━━━ DATA BLOCK

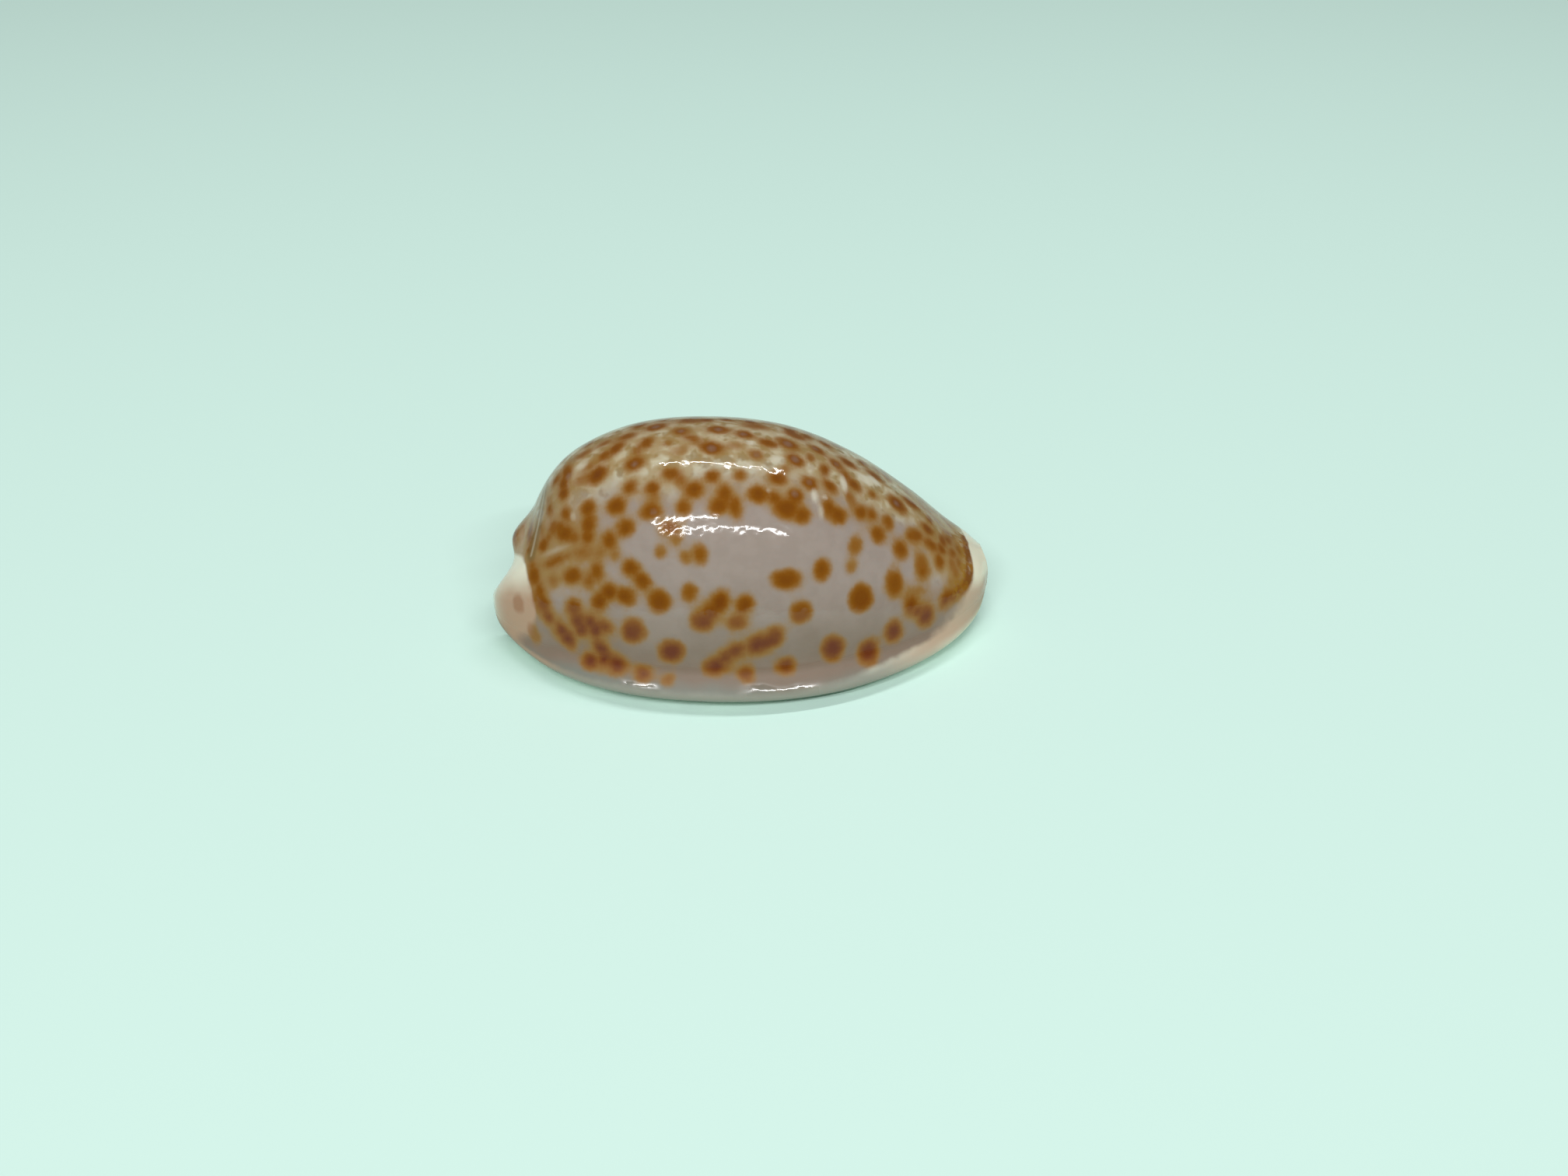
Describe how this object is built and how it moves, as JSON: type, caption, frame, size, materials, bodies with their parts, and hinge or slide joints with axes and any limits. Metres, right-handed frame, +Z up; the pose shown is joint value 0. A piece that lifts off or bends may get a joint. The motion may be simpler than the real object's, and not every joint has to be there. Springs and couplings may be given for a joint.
{
  "type": "cowrie shell",
  "caption": "Glossy spotted cowrie shell: a hollow egg-shaped sea shell with a toothed slit along its flat base and a notch at each end.",
  "frame": {"origin": "on the surface that the shell rests on, under the middle of its box", "axes": "+X towards the anterior (narrow) end, -Y towards the outer lip, +Z up from the base to the back"},
  "size_m": [0.0248, 0.0142, 0.0109],
  "materials": {
    "shell_enamel": "gloss"
  },
  "bodies": {
    "root": {"cowrie_shell": "shell_enamel"}
  },
  "joints": []
}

━━━━━━

- **TASK DIRECTIONS**
Extract, from the material above, each line holding the word "with".

- **CORRECT ANSWER**
Describe how this object is built and how it moves, as JSON: type, caption, frame, size, materials, bodies with their parts, and hinge or slide joints with axes and any limits. Metres, right-handed frame, +Z up; the pose shown is joint value 0. A piece that lifts off or bends may get a joint. The motion may be simpler than the real object's, and not every joint has to be there. Springs and couplings may be given for a joint.
  "caption": "Glossy spotted cowrie shell: a hollow egg-shaped sea shell with a toothed slit along its flat base and a notch at each end.",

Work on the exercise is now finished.